If a is a labelled square matrix, the row and column labels of solve(a,
b) (a %\% b) are the column labels of a and b, respectively; the row and
column labels of rsolve(a,b) (b %/% a) are the row labels of b and a,
respectively.  When b has no labels, they are assumed to have the form
rep("@",m).  See topics solve(), rsolve(), 'matrices'.

When x is a labelled matrix, cor(x) has row and column labels matching
the column labels of x.  cor(x1, x2, ...) has no labels, even if x1, x2,
... have lables.

When x is a labelled matrix, rft(x) and hft(x) have the same column
labels as x with row labels of the form rep("@", nrows(x)).  The same is
true for cft(x) when ncols(x) is even.

If y is a response variable in a GLM command, its labels are propagated
to side effect variables RESIDUALS, WTDRESIDUALS, and HII.

After regress(), COEF and XTXINV are labeled with the names of the
variables (including "CONSTANT" when appropriate).

After any GLM function producing side effect variables DF and SS, DF and
the first dimension of SS are labeled with TERMNAMES.  After manova(),
dimensions 2 and 3 of SS are labeled with the column labels of the
response variable, it if has labels, and with vector("(1)","(2)", ... ),
otherwise.  The actual brackets used in the default labelling are
determined by the value of option 'labelstyle'.  For example, if the
value of 'labelstyle' is "[", the default labels are vector("[1]",
"[2]"',...).  See subtopic 'options:"labelstyle"'.

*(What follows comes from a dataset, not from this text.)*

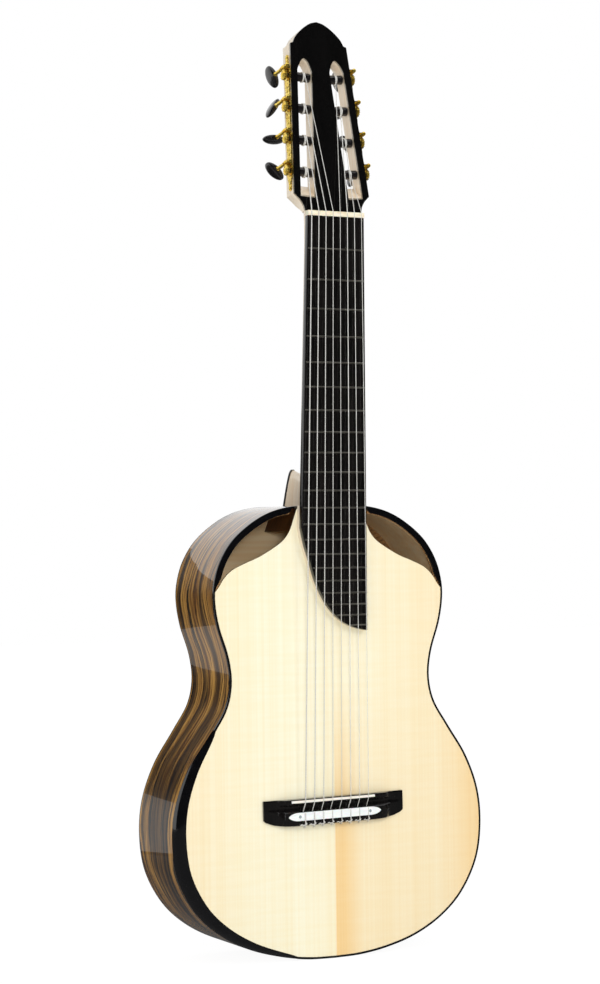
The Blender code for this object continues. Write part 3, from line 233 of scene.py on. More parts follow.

After manova(), the column labels of the response variable are attached
to the last dimension of each vector, matrix, or array returned by
coefs() and secoefs().

When any term name is longer than 12 characters (the maximum size for a
structure component name), structure output of coefs() and secoefs() is
labeled with the full term names.

When a structure with component labels is printed, the labels are
printed instead of the component names.